Connaissez-vous le test de Turing ? C'est une proposition de test d'intelligence artificielle basé sur la faculté d'une IA à imiter la conversation humaine. En engageant la conversation avec une IA d'une part, et un être humain d'autre part, le test est considéré comme réussi si le sujet ne sait pas dire lequel de ses deux interlocuteurs est un ordinateur.

Une compétition sponsorisée par 2K Games, le BotPrize, a vu une IA conçue par des scientifiques de l'université du Texas à Austin réussir à convaincre un panel de juges qu'elle était plus humaine que la moitié des humains contre lesquels elle était engagée... dans une partie de Unreal Tournament 2004 ! En effet, seuls 40% des juges ont réussi à percevoir les humains comme tels, alors que 52% d'entre eux ont estimé que le bot UT^2 était humain. Ce bot a partagé les honneurs de cette victoire avec MirrorBot, développé lui par l'informaticien roumain Mihai Polceanu, et qui a lui aussi atteint un "taux d'humanité" de 52%.

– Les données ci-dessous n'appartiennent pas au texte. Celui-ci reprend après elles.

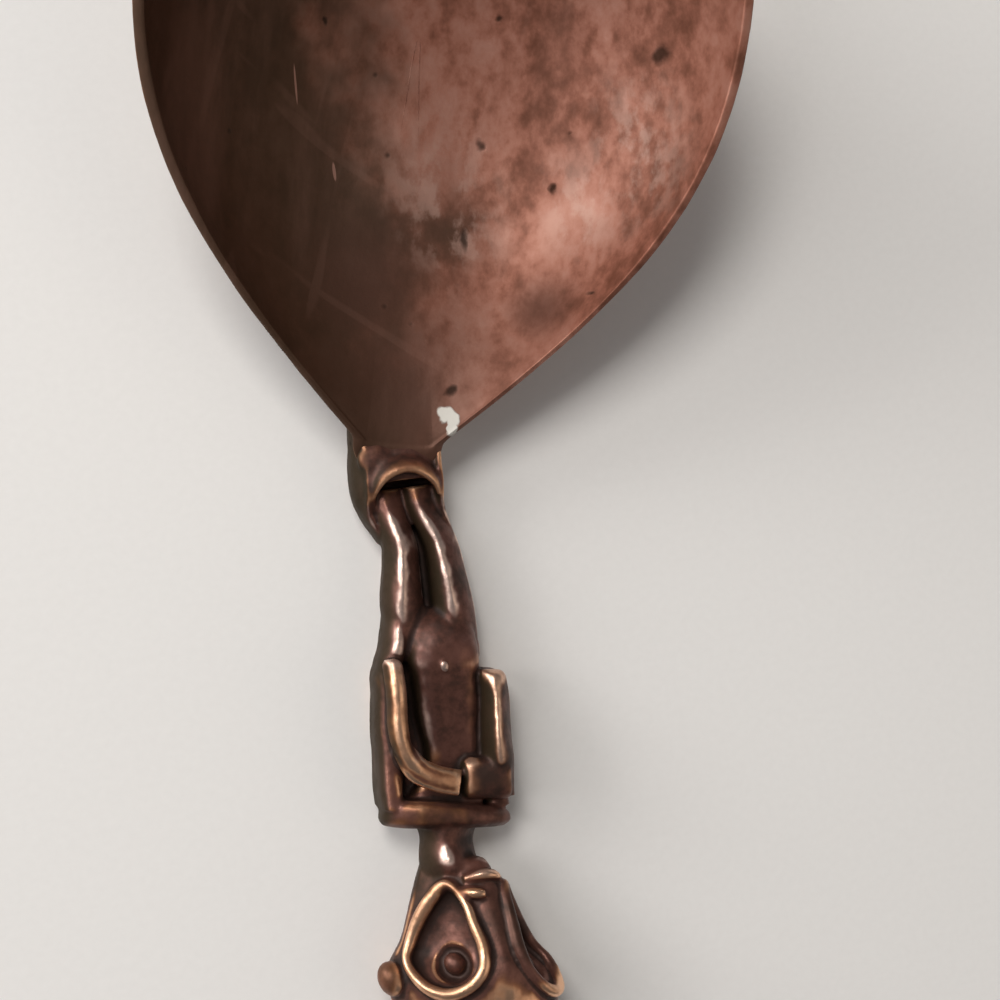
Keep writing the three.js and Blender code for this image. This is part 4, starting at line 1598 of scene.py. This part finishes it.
class Effects:
    """The surface effects that the finishes share, each a node group built once."""

    def __init__(self) -> None:
        """Builds the groups."""
        self.mottle = self.make_mottle()
        self.streaks = self.make_streaks()
        self.rub_and_highlight = self.make_rubbing()
        self.pitting = self.make_pitting()
        self.scratches = self.make_scratches()

    @staticmethod
    def make_mottle() -> Tree:
        """Patches of three colours, such as a patina has."""
        broad_share, fine_scale = 0.62, 5.3
        effect = Effect("mottled_patina", {
            "Vector": None, "Patch Scale": 60.0, "Paleness": 0.5, "Dark": (0.03, 0.02, 0.015, 1),
            "Middle": (0.12, 0.07, 0.05, 1), "Pale": (0.3, 0.2, 0.15, 1),
        }, {"Color": "NodeSocketColor", "Mask": "NodeSocketFloat"})
        graph, given = effect.graph, effect.given
        broad = graph.noise(given["Vector"], given["Patch Scale"], 5)
        fine = graph.noise(given["Vector"], graph.times(given["Patch Scale"], fine_scale), 6)
        both = graph.plus(graph.times(broad, broad_share), graph.times(fine, 1 - broad_share))
        lower = graph.blend(graph.spread(both, 0.36, 0.56), given["Dark"], given["Middle"])
        pale = graph.times(graph.spread(both, 0.47, 0.66), given["Paleness"])
        return effect.give(Color=graph.blend(pale, lower, given["Pale"]), Mask=both)

    @staticmethod
    def make_streaks() -> Tree:
        """Long stains that run one way."""
        along_y = (1.0, 0.13, 0.13)
        effect = Effect(
            "drip_streaks", {"Vector": None, "Scale": 90.0, "Amount": 0.5},
            {"Mask": "NodeSocketFloat"},
        )
        graph, given = effect.graph, effect.given
        drawn = graph.stretched(given["Vector"], along_y)
        band = graph.spread(graph.noise(drawn, given["Scale"], 5), 0.47, 0.7)
        return effect.give(Mask=graph.times(band, given["Amount"]))

    @staticmethod
    def make_rubbing() -> Tree:
        """Bright metal where raised edges are rubbed by hands, which also carries painted ridge
        highlights.
        """
        patch_scale = 420.0
        effect = Effect("rubbed_edges", {
            "Vector": None, "Edge": 0.5, "Low": 0.52, "High": 0.6, "Patchiness": 0.5,
        }, {"Mask": "NodeSocketFloat"})
        graph, given = effect.graph, effect.given
        rubbed = graph.spread(given["Edge"], given["Low"], given["High"])
        patches = graph.spread(graph.noise(given["Vector"], patch_scale, 3), 0.35, 0.6)
        lost = graph.times(given["Patchiness"], graph.less(1.0, patches))
        return effect.give(Mask=graph.times(rubbed, graph.less(1.0, lost)))

    @staticmethod
    def make_pitting() -> Tree:
        """Scattered small pits, left by gas in the casting."""
        share_left_out = 0.78
        effect = Effect(
            "casting_pits", {"Vector": None, "Scale": 300.0, "Radius": 0.16},
            {"Mask": "NodeSocketFloat"},
        )
        graph, given = effect.graph, effect.given
        wires = {"Vector": given["Vector"], "Scale": given["Scale"]}
        cells = graph.node("ShaderNodeTexVoronoi", wires)
        lot = graph.node("ShaderNodeSeparateColor", {0: cells.outputs["Color"]}).outputs[0]
        chosen = graph.math("GREATER_THAN", lot, share_left_out)
        far = graph.spread(cells.outputs["Distance"], 0.0, given["Radius"])
        return effect.give(Mask=graph.times(graph.less(1.0, far), chosen))

    @staticmethod
    def make_scratches() -> Tree:
        """Hair-fine scratches in two directions."""
        hair, turns = (1.0, 0.05, 0.4), (0.35, -0.9)
        effect = Effect(
            "fine_scratches", {"Vector": None, "Scale": 260.0, "Amount": 0.5},
            {"Mask": "NodeSocketFloat"},
        )
        graph, given = effect.graph, effect.given
        first, second = (
            graph.spread(
                graph.noise(graph.stretched(given["Vector"], hair, turn), given["Scale"], 2),
                0.66, 0.72,
            )
            for turn in turns
        )
        return effect.give(Mask=graph.times(graph.most(first, second), given["Amount"]))


@dataclass(frozen=True)
class Mark:
    """A single stain, pit or scratch at a place on the surface, in millimetres."""

    place: Colour
    size: Colour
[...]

Ces résultats ont été annoncés lors de la Conférence IEEE sur l'Intelligence Informatique et les Jeux, 100 ans après la naissance du mathématicien Alan Turing, dont le test éponyme constitue une fondation de la définition d'une réelle intelligence artificielle. Risto Miikkulainen, professeur d'informatique au College of Natural Sciences et concepteur du bot UT^2 avec les étudiants en doctorat Jacob Schrum et Igor Karpov, explique :

Quand cette compétition de "Test de Turing pour bots de jeu" a commencé, le but était d'obtenir 50% d'humanité. Ca nous a pris 5 ans pour y parvenir, mais ce niveau a finalement été atteint la semaine dernière, et ce n'était pas un coup de chance.

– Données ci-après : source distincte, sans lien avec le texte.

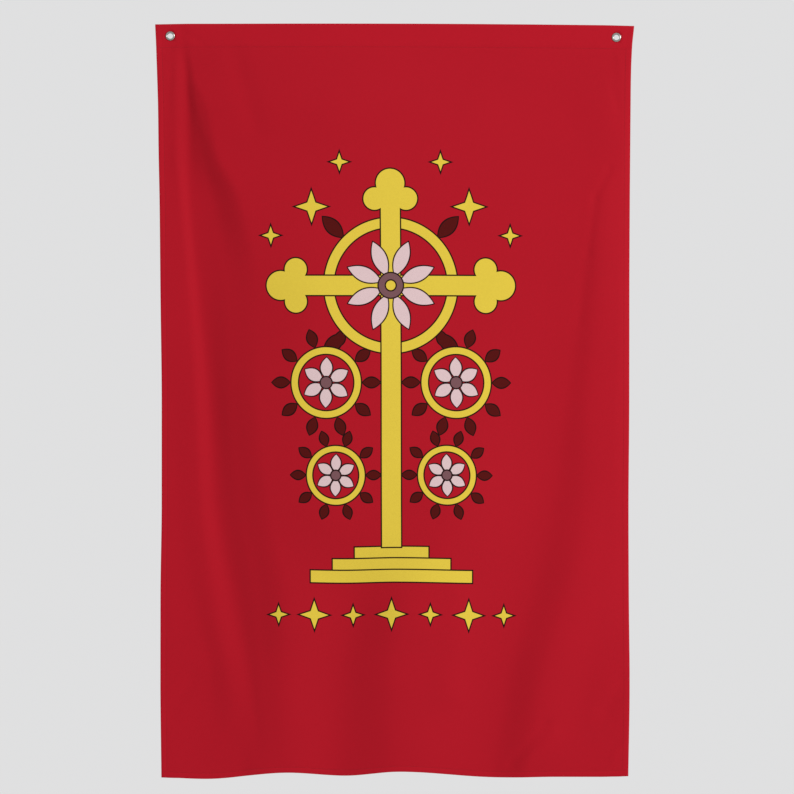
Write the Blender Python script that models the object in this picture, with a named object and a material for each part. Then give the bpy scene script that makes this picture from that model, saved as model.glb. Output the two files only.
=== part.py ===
"""Church banner: a red cloth that hangs against a wall by two metal eyelets in its top corners.

Metres, +Z up. The origin is the middle of the top edge, in the plane of the wall. +X is to the
right of someone who faces the banner, and the cloth stands out from the wall towards -Y.
"""

import math

import bmesh
import bpy
import numpy as np

MM = 0.001

# Driving sizes of the cloth, in millimetres
LENGTH = 1417.0
HEADING_HEIGHT = 44.0
HEM_WIDTH = 12.0
HEM_STEP = 1.5
CLOTH_THICKNESS = 1.2
TURNED_THICKNESS = 2.2
GAP = 0.3

# Rows of cells down each piece
HEADING_ROWS = 4
CLOTH_ROWS = 40

# Driving sizes of an eyelet and its washer, in millimetres
BORE_RADIUS = 5.0
BARREL_RADIUS = 5.6
LIP_RADIUS = 7.4
FLANGE_RADIUS = 8.8
FLANGE_HEIGHT = 1.7
WASHER_THICKNESS = 0.8
LIP_HEIGHT = 0.8
CUTTER_LENGTH = 40.0
ROUND_SIDES = 32
EYELET_DOWN = 21.5
EYELETS = (
    # name, across
    ("left", -422.0),
    ("right", 417.0),
)

# Round each eyelet the cloth is pressed flat, and it leaves that plane over the next stretch
FLAT_RADIUS = 13.0
FLAT_EASE = 26.0

# The fold lines across the cloth, from its left edge to its right edge
FOLD_LINES = (
    # fold line, cells from it to the next
    ("left edge", 1),
    ("side valley", 3),
    ("side fold", 3),
    ("left valley", 2),
    ("left slope", 3),
    ("left fold", 6),
    ("middle valley", 6),
    ("middle fold", 7),
    ("right valley", 5),
    ("right fold", 3),
    ("corner valley", 2),
    ("right edge", 0),
)

# Where each fold line lies across, in millimetres from the middle: a row for each distance down
PLACES = (
    (0, -450, -430, -413, -396, -393, -390, -140, 142, 311, 387, 421, 450),
    (40, -448, -426, -411, -394, -391, -387, -139, 142, 310, 389, 422, 446),
    (90, -446, -424, -412, -391, -386, -380, -137, 143, 315, 392, 423, 444),
    (160, -444, -426, -412, -389, -373, -348, -135, 143, 321, 399, 424, 443),
    (240, -443, -426, -411, -388, -368, -331, -138, 143, 336, 400, 425, 442),
    (330, -441, -425, -403, -384, -346, -286, -141, 144, 346, 392, 419, 441),
    (520, -439, -424, -387, -365, -312, -251, -140, 147, 342, 380, 419, 440),
    (710, -437, -414, -376, -347, -307, -251, -118, 146, 318, 364, 412, 440),
    (900, -437, -405, -367, -335, -289, -234, -98, 102, 293, 358, 406, 439),
    (1080, -439, -380, -342, -305, -261, -202, -83, 28, 249, 324, 396, 440),
    (1230, -439, -348, -310, -276, -250, -207, -105, -1, 208, 281, 372, 441),
    (1417, -437, -346, -289, -254, -233, -212, -108, 0, 177, 255, 338, 438),
)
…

Pour y parvenir, il a fallu introduire des comportements presque irrationnels dans ces bots, ce qu'explique Schrum :

Les gens ont tendance à poursuivre avec ténacité des adversaires spécifiques sans considération pour l'optimal. Quand les humains entretiennent une rancune, ils poursuivront un ennemi même si ce n'est pas dans leur intérêt. Nous pouvons reproduire ce comportement.

Là où ça devient sérieux, c'est quand on s'intéresse à la méthode utilisée pour développer ces IA. Il ne s'agit pas de scripting complexe, mais bel et bien d'adopter une approche en deux temps. Une partie des comportements est modelée directement sur l'observation de comportements humains, tandis que les comportements de bataille centraux sont développés au travers d'un processus appelé neuro-évolution, qui s'appuie sur des réseaux neuronaux d'intelligence artificielle au travers d'un défi de survie du plus fort modélisé sur le processus biologique de l'évolution. Les réseaux qui prospèrent dans un environnement donné sont conservés, ceux qui sont moins pourvus sont jetés. Les trous dans la population sont alors comblés par des copies des prospères et de leurs "descendance", qui est créée par la modification aléatoire (une mutation, donc) des survivants. La simulation est lancée pour autant de générations que nécessaire afin de faire émerger des réseaux qui ont évolué en intégrant le comportement désiré. Shrum explique :

Dans le cas de BotPrize, une grande partie du défi consiste à définir ce qui "fait humain", puis de poser les contraintes sur les réseaux neuronaux qu'ils évoluent vers ce comportement. Si nous posions pour but d'éliminer les ennemis, le bot évoluerait vers une visée parfaite, ce qui ne fait pas très humain. Alors nous imposons des contraintes sur la visée du bot, comme une baisse de la précision à la suite de mouvements rapides ou de longues distances. En évoluant pour une meilleure performance sous ces contraintes comportementales, la compétence du bot est optimisée au sein des limitations humaines, ce qui donne un comportement qui est bon, mais qui fait néanmoins humain.

Reste à voir si ces progrès apparemment décisifs seront utilisés à bon escient pour développer des jeux plus intéressants, et aussi de meilleurs programmes d'entraînement de l'armée de Terre Américaine, bien sûr.